The Smith-Manley radio bench is not one narrow thing. It is operating, listening, experimenting,
documenting, and making the station more useful one small improvement at a time.
Antennas
Practical antennas
Wire antennas, verticals, mag mounts, ground planes, attic compromises, feed-line choices,
ferrites, grounding, and placement tests. The best antenna is often the one you can install,
tune, improve, and understand.
SDR
Software-defined radio
SDR makes the band visible. Waterfalls help spot activity, noise, drift, nearby interference,
and weak signals that might be missed by tuning quickly across a band.
Portable
Portable and backup radio
Small kits teach discipline: charged batteries, coax adapters, printed frequencies, compact
antennas, weather protection, and a logging method that works without internet access.
APRS
Position and packet ideas
APRS and packet-style work connect radio with maps, short messages, digipeaters, and practical
local coverage testing.
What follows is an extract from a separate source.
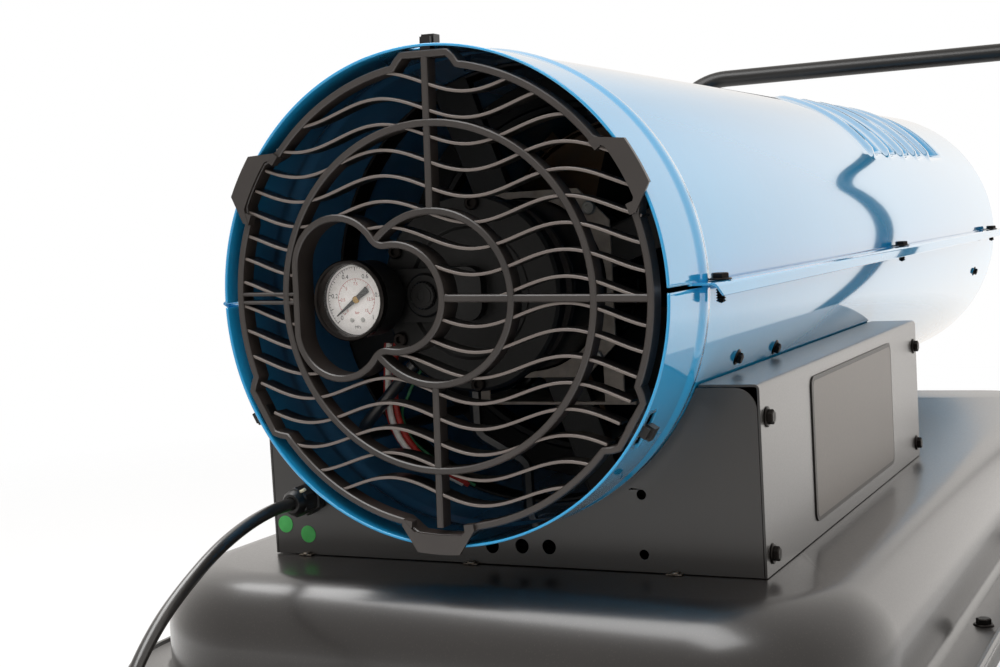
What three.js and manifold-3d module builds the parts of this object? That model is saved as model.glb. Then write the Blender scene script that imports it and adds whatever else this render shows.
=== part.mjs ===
// Forced air heater: a long two-piece steel shell on a sheet cabinet, over a pressed fuel tank
// that stands on two wheels and a tube leg. The pump, gauge, motor and fan sit behind the
// intake grille and the combustion chamber fills the outlet end.
// Millimetres, +Z up, +Y from the intake to the outlet, +X to the right seen from the intake.
import * as THREE from 'three';
import { mergeVertices } from 'three/addons/utils/BufferGeometryUtils.js';
import Module from 'manifold-3d';

const wasm = await Module();
wasm.setup();

// ---- driving dimensions ----
const gap = 0.3; // between two pieces that touch
const groundClearance = 133; // under the tank

const shellRadius = 150;
const shellWall = 1.5;
const shellLength = 1165;
const shellSides = 36;
const beadPlace = 60; // raised bead behind the intake rim
const beadHeight = 2.5;
const beadHalfWidth = 7;
const seamReach = 17; // side flanges where the two halves meet
const seamStart = 62;
const seamLip = 8;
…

It is a good way to learn how VHF behaves in the real world.
Weather
Weather and readiness
Radio is useful when weather turns rough. We care about situational awareness, local nets,
backup power, simple checklists, and gear that can be operated under stress.
Logs
Logging and station memory
A good log is a learning tool. It records band, time, antenna, power, mode, signal reports,
weather, and what changed since the last attempt.